Answer
The radial acceleration component is $2.45~m/s^2$
The tangential acceleration component is $2.54~m/s^2$
The tension in the string is $11.9~N$
Work Step by Step
We can find the radial acceleration component:
$a_c = \frac{v^2}{r}$
$a_c = \frac{(1.40~m/s)^2}{0.800~m}$
$a_c = 2.45~m/s^2$
The radial acceleration component is $2.45~m/s^2$
We can find the tangential acceleration component:
$mg~sin~\theta = ma_t$
$a_t = g~sin~\theta$
$a_t = (9.80~m/s^2)~sin~15.0^{\circ}$
$a_t = 2.54~m/s^2$
The tangential acceleration component is $2.54~m/s^2$
We can consider the net force on the bob directed along the line toward the center of the circle.

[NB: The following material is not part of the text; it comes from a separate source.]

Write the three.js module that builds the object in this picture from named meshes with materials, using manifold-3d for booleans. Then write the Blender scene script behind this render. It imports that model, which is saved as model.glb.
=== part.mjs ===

We can find the tension in the string:
$\sum~F = \frac{mv^2}{r}$
$T - mg~cos~\theta = \frac{mv^2}{r}$
$T = mg~cos~\theta + \frac{mv^2}{r}$
$T = (1.00~kg)(9.80~m/s^2)~cos~15.0^{\circ} + \frac{(1.00~kg)(1.40~m/s)^2}{0.800~m}$
$T = 11.9~N$
The tension in the string is $11.9~N$